A CNPD visa dois artigos, recorda o DN. O primeiro permitirá troca de informações entre a base de dados do Instituto do Emprego e Formação Profissional e a base de dados da Administração Central do Sistema de Saúde.
A medida é justificada com o reforço do “rigor na atribuição dos apoios públicos no âmbito da execução das políticas de emprego e formação profissional”, dos “incentivos ao emprego”, na procura de uma “maior eficácia na prevenção e combate à fraude nestes domínios” e ainda para “promover a desburocratização na relação com o cidadão”.
Para a CNPD, esta explicação é insuficiente, uma vez que não é especificado a que tipo de informação o IEFP e a ACSS precisam de aceder, não sendo “alcançável que informação possa essa ser” ou que categorias de dados “podem ser pertinentes”.
A comissão considera este artigo “inconstitucional” e que deveria ser “eliminado ou substancialmente revisto”.
Mas não é o único.

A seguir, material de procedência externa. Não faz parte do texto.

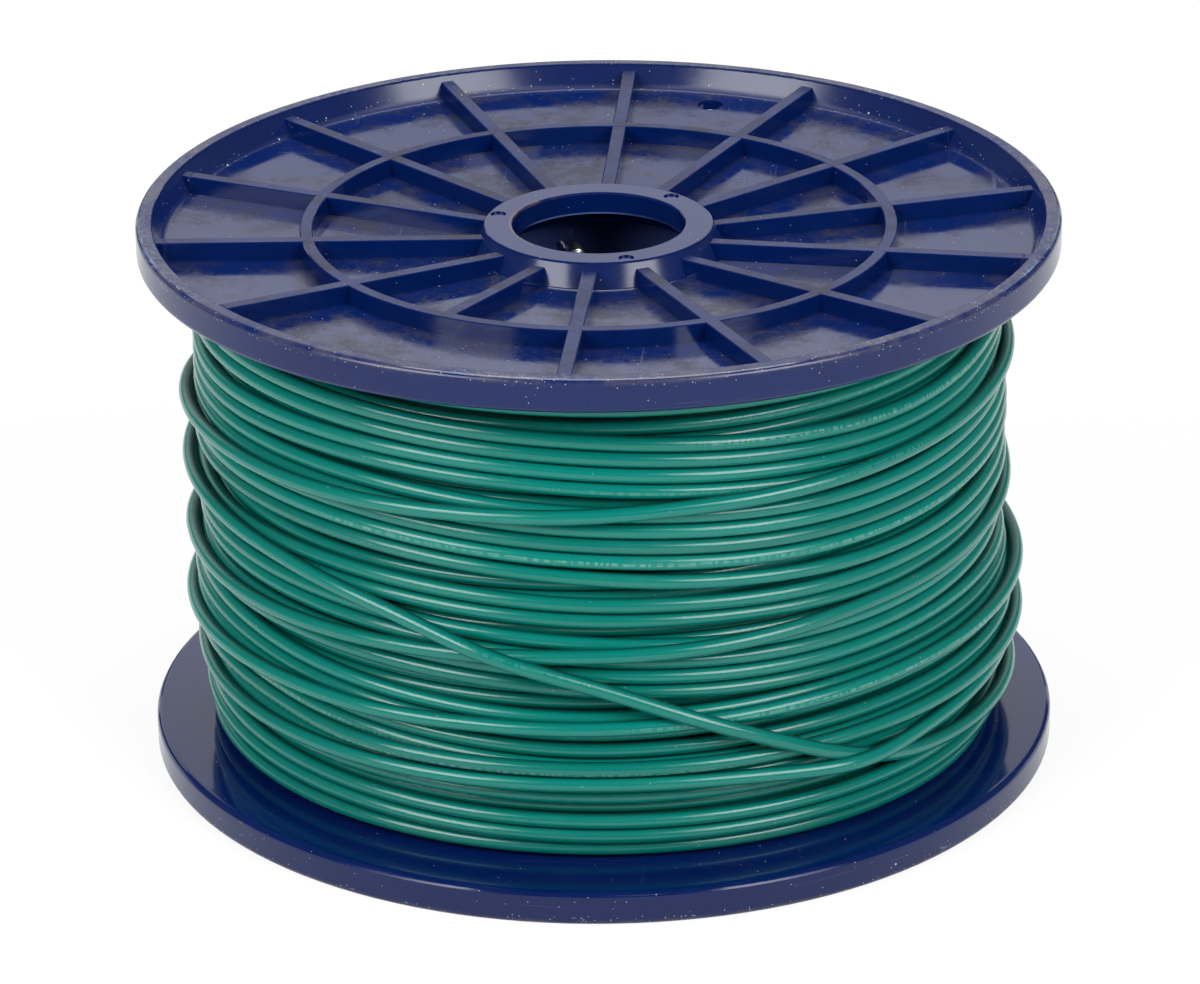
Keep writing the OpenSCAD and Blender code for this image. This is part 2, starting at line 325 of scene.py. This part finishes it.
across_a = navy.noise(navy.stretched(place, (12, 900, 12), (0, 0, 0.5)), 1.0, 2.0)
across_b = navy.noise(navy.stretched(place, (1100, 16, 16), (0, 0, 0.2)), 1.0, 2.0)
round_rim = navy.noise(navy.stretched(place, (50, 50, 2600)), 1.0, 3.0)
scratches = (across_a.above(0.69, 0.73) + across_b.above(0.70, 0.74)) * on_web
scratches = scratches * patchy.above(0.40, 0.62) + round_rim.above(0.66, 0.72) * on_side * 0.7


def specks(finish, place, per_metre, size, share):
    """Round specks of a size, given as a part of their cells. A share of the cells has one."""
    cell = finish.node("TexVoronoi", Vector=place, Scale=per_metre, Randomness=1.0)
    picked, *_ = cell.also("Color").parts()
    return cell.below(size * 0.55, size) * (picked + share).above(0.995, 1.0)


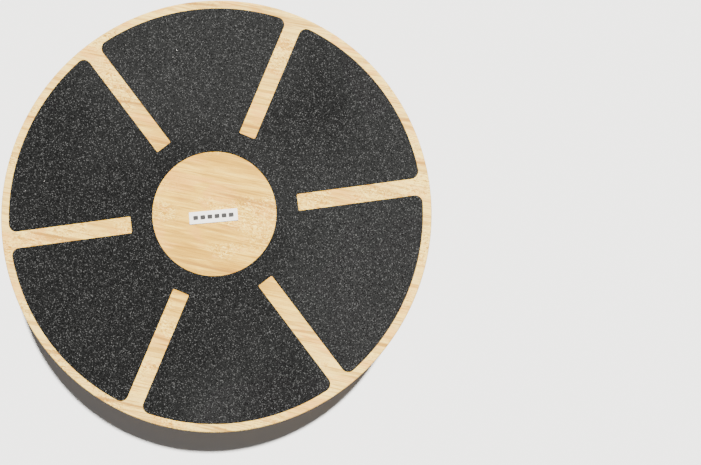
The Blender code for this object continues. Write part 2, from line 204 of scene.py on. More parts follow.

O mesmo é válido para outra troca de informações entre bases de dados, que envolve a Agência Portuguesa para o Desenvolvimento e Coesão.
O OE prevê que esta Agência possa “estabelecer as necessárias interconexões de dados” com sete entidades públicas diferentes – Autoridade Tributária, Segurança Social, Instituto dos Registos e Notariado, Instituto do Emprego e Formação Profissional, Direção-Geral dos Estabelecimentos Escolares, Instituto de Gestão Financeira da Educação e Agência para a Modernização Administrativa.
A esta lista juntam-se “os demais serviços da administração pública cuja intervenção se afigure relevante e necessária à prossecução das referidas competências”. Mas, para a CNPD, esta norma, “constitui uma disposição em branco, não tendo uma dose mínima de densidade normativa para regular uma operação que necessariamente traduz uma restrição ou condicionamento de um direito, liberdade e garantia”.
Em ambos os casos, a CNPD contesta que “estas disposições abertas e indeterminadas” venham a ser preenchidas por via de protocolos a celebrar entre as entidades administrativas envolvidas, concluindo que a “suspensão da vinculação da administração pública ao princípio da legalidade é evidente”.
“Não pode remeter-se para normas regulamentares ou acordos interadministrativos a definição dos aspetos essenciais dos tratamentos de dados pessoais“, sustenta a Comissão Nacional de Proteção de Dados, invocando que isto é tanto mais relevante quanto estejam em causa “dados de natureza sensível”, como são os dados de saúde.
Como tem feito nos últimos anos, a CNPD insiste que estas interconexões de dados devem ser objeto de legislação específica e não dispersas pelo Orçamento do Estado.
O organismo liderado por Filipa Calvão reitera o que já tinha afirmado no OE2018: “A verdade é que do conjunto das interconexões resulta uma teia de ligações entre bases de dados que permite, a partir de um qualquer elemento identificativo, inter-relacionar toda a informação relativa a cada cidadão na posse de toda a administração pública portuguesa”.
O Orçamento do Estado para 2019 abre a porta a pelo menos dez novas situações de troca de dados, o que para a CNPD é “um número muito elevado”, até porque “a maior parte integra dados pessoais de elevada sensibilidade“.
Além das duas já referidas, fica também prevista a possibilidade de interconexão de dados entre o Serviço de Estrangeiros e Fronteiras, a Autoridade Tributária, o Serviço Nacional de Saúde e a Segurança Social. O mesmo entre a Direção-Geral das Atividades Económicas e a Autoridade Tributária.
Outra interconexão prevista será entre o Instituto dos Registos e Notariado e a Segurança Social. Será ainda permitida a interconexão entre a Caixa Geral de Aposentações e as juntas médicas das Forças Armadas, da GNR e da PSP, bem como da ADSE.